AvX Consequences #4: Villains, It Is

AvX Consequences is much more interesting than Avengers vs. X-Men ever was. I think we have Kieron Gillen to thank for that. While he was keeping Uncanny X-Men interesting and helping make sense of the nonsensical business during Marvel’s big summer event series, now, he’s tasked with the aftermath of the debacle, which is much more engrossing, because it involves studying radical changes to the characters that populate such events, and give those events whatever relevance they manage.

Gillen will be writing Iron Man shortly, so AvX:C #4 sets up something where Tony Stark visits Scott Summers in prison, saying he’s expanding his horizons beyond science to try and understand the Phoenix, and he’s getting Scott’s help to research it. That may come into play at some point during the Shellhead run. Then, we’ve got Agent Brand of S.W.O.R.D. helping Magneto stay one step ahead of his pursuers, as Scott’s former “Extinction Team” is half on the run, revealing to him that she’s half-alien, half-mutant.

Then, it’s time to catch up with the rest of the Phoenix Five. We saw last issue that Emma’s lamenting the fact that she’s in a common prison wearing an awful jumpsuit and considers Scott to be an idiot on some level. Now, we see Namor for the first time since he nearly wiped Wakanda off the map, as Hope comes across him while searching for leads on Cable’s location amongst the undersea wreckage of Utopia. We see him struggling to maintain his formerly aloof and arrogantly regal demeanor in the face of what he’s done. But his explanation seems to be that the Phoenix Force gave him his first ever lesson in humility in the face of the cosmos.

Colossus, however, has isolated himself in a Siberian cave, sculpting likenesses of his sister out of the stone walls simply so he can smash them. For more on why Piotr Rasputin now despises his former Snowflake, check out Uncanny X-Men #20.  Storm is trying to bring Peter back to answer for what he’s done, but he refuses. He’s got a cool metal beard, and he’s deeply introspective, perhaps for the first time in his life. “I am thinking and thinking deeply. It is perhaps an endeavor I shoul have embraced earlier,” he says, perhaps as a way to slough off the sheer stupidity Jason Aaron introduced in him when he was using the Phoenix power to give whales feet.
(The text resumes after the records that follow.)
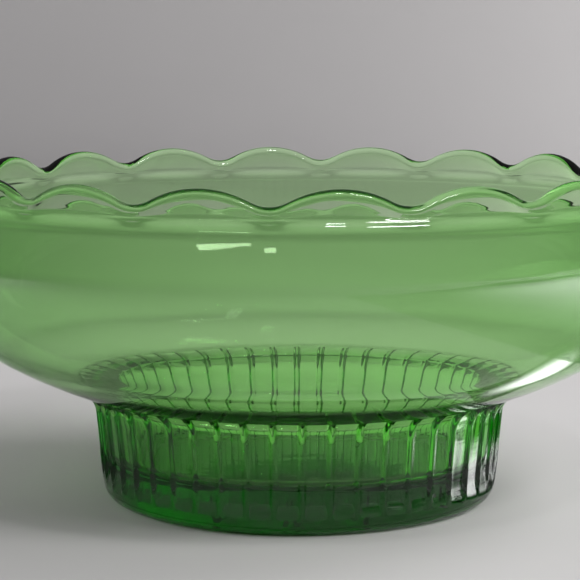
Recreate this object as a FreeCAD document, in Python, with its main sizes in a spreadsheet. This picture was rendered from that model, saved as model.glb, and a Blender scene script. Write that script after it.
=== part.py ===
"""Footed dish in pressed green glass: a round bowl with a scalloped rim, standing on a ribbed foot.

The inside of the bowl runs on down into a round well in the foot, over a thick solid base.
There are two pieces of glass: the bowl, and the foot that it is joined to while hot.
Frame: origin at the middle of the resting face, +Z up the axis, -Y the front.
"""
import FreeCAD, Part
import math
import os

import Sketcher

# Driving dimensions: name, value (millimetres, degrees or a plain number), and what it is.
DIMENSIONS = [
    ("height", 88.0, "resting face to the tips of the scallops"),
    ("rim_radius", 92.0, "outside of the rim at its tips"),
    ("rim_wall", 3.5, "thickness of the rim"),
    ("scallop_count", 18, "scallops round the rim"),
    ("scallop_depth", 4.0, "tip to valley"),
    ("valley_share", 0.26, "share of a scallop's curve that is valley"),
    ("valley_start", 86.0, "distance from the axis where the cuts for the valleys start"),
    ("tip_land", 0.1, "least glass left between two valleys at a tip"),
    ("belly_radius", 95.5, "widest place of the bowl"),
    ("belly_height", 66.5, "its height"),
    ("belly_wall", 3.8, "thickness of the glass there"),
    ("side_curve", 50.0, "outer curve of the side above the widest place"),
    ("lining_curve", 70.0, "inner curve of the same stretch"),
    ("shoulder_radius", 94.1, "where the side turns in under the rim"),
    ("shoulder_height", 78.0, "its height"),
    ("shoulder_curve", 4.2, "curve of that turn"),
    ("crease_radius", 92.4, "crease below the rim"),
    ("crease_height", 81.2, "its height"),
    ("turn_radius", 79.5, "where the underside turns up into the side"),
    ("turn_height", 38.8, "its height"),
    ("turn_curve", 32.0, "outer curve of that turn"),
    ("under_curve", 120.0, "outer curve of the shallow underside"),
    ("inner_turn_radius", 80.2, "where the inside starts to turn up"),
    ("inner_turn_height", 42.3, "its height"),
    ("inner_under_curve", 66.0, "inner curve over the underside"),
    ("lip_radius", 59.2, "where the lip of the well runs into the bowl"),
    ("lip_height", 32.07, "its height"),
    ("lip_curve", 31.5, "rounding of the lip"),
    ("mouth_height", 30.3, "where the lip turns down into the well"),
    ("seam_radius", 59.0, "outside of the level face between bowl and foot"),
    ("seam_height", 29.4, "height of that face"),
    ("well_radius", 48.5, "inside of that face, the mouth of the well"),
    ("flare_curve", 9.0, "hollow curve of the foot's flare under the bowl"),
    ("neck_radius", 54.4, "foot at the bottom of the flare"),
    ("neck_height", 23.6, "its height"),
    ("waist_radius", 53.5, "foot where its side starts to draw in"),
    ("waist_height", 14.0, "its height"),
    ("waist_curve", 75.0, "curve of the side below the waist"),
    ("band_radius", 52.4, "foot at the top of its bottom edge"),
    ("band_height", 3.6, "its height"),
    ("band_curve", 3.8, "rounding of the bottom edge"),
    ("rest_outer_radius", 49.2, "outside of the resting ring"),
    ("rest_inner_radius", 44.4, "inside of the resting ring"),
    ("hollow_radius", 42.6, "flat of the hollow under the base"),
    ("hollow_depth", 1.2, "depth of that hollow"),
    ("floor_height", 10.6, "top of the thick base, the floor of the well"),
    ("floor_radius", 42.6, "flat of that floor"),
    ("well_foot_radius", 46.3, "well just above the rounding at its floor"),
    ("well_foot_height", 14.1, "its height"),
    ("well_corner", 3.6, "that rounding"),
    ("panel_count", 48, "flat panels round the foot"),
    ("panel_width", 5.5, "width of a panel, which leaves narrow ribs between"),
    ("panel_depth", 0.9, "how far the ribs stand proud of a panel"),
    ("panel_top_height", 29.0, "top of a panel's sloping upper end"),
    ("panel_top_radius", 56.0, "foot at that height"),
    ("panel_shelf_height", 26.1, "where that sloping end starts"),
    ("panel_shelf_radius", 54.0, "panel there, well inside the flare, so the ribs stand as fins"),
    ("panel_bottom_height", 5.0, "bottom of a panel"),
    ("panel_bottom_rise", 1.6, "height of its sloping bottom end"),
    ("panel_turn", 1.3, "turn of the panels against the scallops"),
]
SHEET = "Dimensions"
FULL_TURN = 360.0
ORIGIN_POINT = (-1, 1)
ACROSS_AXIS = -1
UPRIGHT_AXIS = -2
LEAST_CUT = 1.0  # cubic millimetres that a cut has to take away
CLEARANCE = 4.0  # how far a cutting outline reaches past the glass
LEFT, RIGHT = True, False  # the side that a curve's centre is on, going round the outline

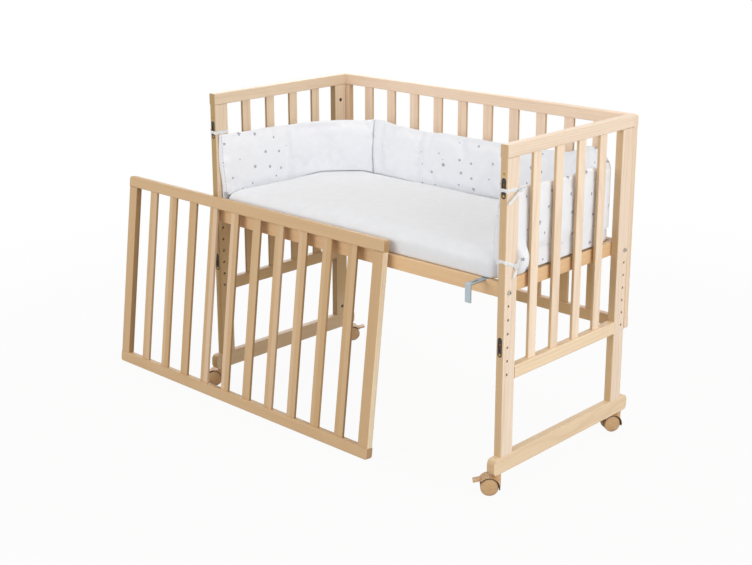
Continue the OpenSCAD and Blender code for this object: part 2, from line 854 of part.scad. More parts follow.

His next line is more chilling, though. “The heart is a sentimental organ. I trust it no longer.” This is a tremendous sea change for the character of Colossus.

Perhaps most talked about will be what Ororo encounters when she leaves that cave – Magneto, who agrees with the windrider that Piotr should be left to his own devices. Revealing that the sister Piotr wants dead is now working with him, and he summarizes this changing era for mutantkind thusly: “For a while, the hero and the villain walked arm in arm for a puprose grander than ourselves. And now that is over.” When she counters that he’s not a villain, his response is “Our roles are nothing more than how the times choose to cast us.” Great line.

The kicker, however, is that after one more peacemaking conversation between Wolverine and Cyclops in prison, Magneto’s new team – one assumes, a new Brotherhood, consisting so far of Magik and Danger and secretly Brand – is apparently poised to break Scott Summers out of prison. Cyclops in the Brotherhood.

Man, these are interesting developments. It’s sad to see that the bridges between events seem more interesting than the events, but that seems to be the way it is. Fear Itself: The Fearless was more interesting than the event that birthed it, and such is the same case here. Gillen has made his case for me to read Iron Man despite the fact that my artistic nemesis Greg Land is involved, and aside from the occasional proportion issue with Colossus, Mark Brooks’ work here shows he’d be a much better addition to that creative team.

It’s disappointing that Gillen is managing to make me an X-Men fan just in time to see him stop writing X-Men. Let’s hope the Marvel NOW X-books can rise to Gillen’s game here.